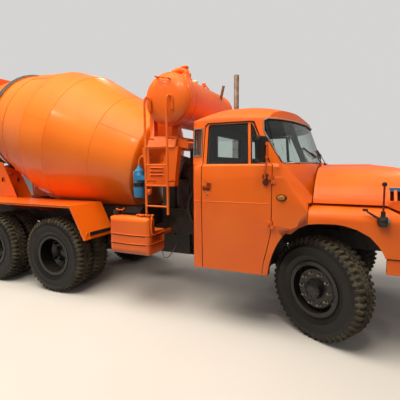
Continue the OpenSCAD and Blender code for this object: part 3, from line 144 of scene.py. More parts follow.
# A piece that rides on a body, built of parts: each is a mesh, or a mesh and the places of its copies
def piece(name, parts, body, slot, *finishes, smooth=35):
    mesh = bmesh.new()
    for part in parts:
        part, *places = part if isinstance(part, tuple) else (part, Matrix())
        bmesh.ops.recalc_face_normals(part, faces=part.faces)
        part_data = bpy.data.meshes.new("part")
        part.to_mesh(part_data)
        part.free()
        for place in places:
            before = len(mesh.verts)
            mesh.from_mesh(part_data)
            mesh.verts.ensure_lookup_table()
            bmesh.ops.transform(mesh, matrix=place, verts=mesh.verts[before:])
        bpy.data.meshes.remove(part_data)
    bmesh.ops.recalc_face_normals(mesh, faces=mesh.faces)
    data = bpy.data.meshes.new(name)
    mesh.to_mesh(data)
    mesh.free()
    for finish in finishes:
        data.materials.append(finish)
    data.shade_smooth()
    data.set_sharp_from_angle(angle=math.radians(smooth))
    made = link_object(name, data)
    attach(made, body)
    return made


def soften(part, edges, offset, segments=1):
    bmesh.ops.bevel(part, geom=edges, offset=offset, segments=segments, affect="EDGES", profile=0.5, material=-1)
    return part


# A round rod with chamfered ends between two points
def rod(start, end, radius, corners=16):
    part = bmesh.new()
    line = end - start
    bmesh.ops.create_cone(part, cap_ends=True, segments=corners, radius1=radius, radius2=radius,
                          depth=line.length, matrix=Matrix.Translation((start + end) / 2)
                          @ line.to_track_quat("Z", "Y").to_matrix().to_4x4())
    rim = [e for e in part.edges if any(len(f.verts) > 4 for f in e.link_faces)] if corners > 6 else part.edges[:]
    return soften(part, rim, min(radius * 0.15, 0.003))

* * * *

Your goal:
Restate the whole of the material exactly.

The output:
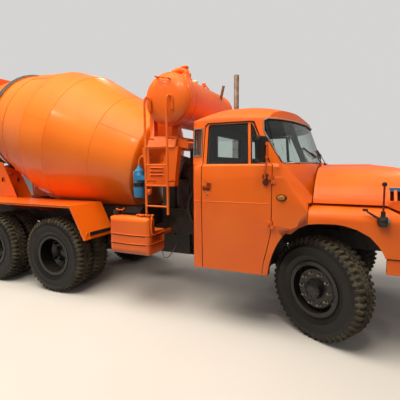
Continue the OpenSCAD and Blender code for this object: part 3, from line 144 of scene.py. More parts follow.
# A piece that rides on a body, built of parts: each is a mesh, or a mesh and the places of its copies
def piece(name, parts, body, slot, *finishes, smooth=35):
    mesh = bmesh.new()
    for part in parts:
        part, *places = part if isinstance(part, tuple) else (part, Matrix())
        bmesh.ops.recalc_face_normals(part, faces=part.faces)
        part_data = bpy.data.meshes.new("part")
        part.to_mesh(part_data)
        part.free()
        for place in places:
            before = len(mesh.verts)
            mesh.from_mesh(part_data)
            mesh.verts.ensure_lookup_table()
            bmesh.ops.transform(mesh, matrix=place, verts=mesh.verts[before:])
        bpy.data.meshes.remove(part_data)
    bmesh.ops.recalc_face_normals(mesh, faces=mesh.faces)
    data = bpy.data.meshes.new(name)
    mesh.to_mesh(data)
    mesh.free()
    for finish in finishes:
        data.materials.append(finish)
    data.shade_smooth()
    data.set_sharp_from_angle(angle=math.radians(smooth))
    made = link_object(name, data)
    attach(made, body)
    return made


def soften(part, edges, offset, segments=1):
    bmesh.ops.bevel(part, geom=edges, offset=offset, segments=segments, affect="EDGES", profile=0.5, material=-1)
    return part


# A round rod with chamfered ends between two points
def rod(start, end, radius, corners=16):
    part = bmesh.new()
    line = end - start
    bmesh.ops.create_cone(part, cap_ends=True, segments=corners, radius1=radius, radius2=radius,
                          depth=line.length, matrix=Matrix.Translation((start + end) / 2)
                          @ line.to_track_quat("Z", "Y").to_matrix().to_4x4())
    rim = [e for e in part.edges if any(len(f.verts) > 4 for f in e.link_faces)] if corners > 6 else part.edges[:]
    return soften(part, rim, min(radius * 0.15, 0.003))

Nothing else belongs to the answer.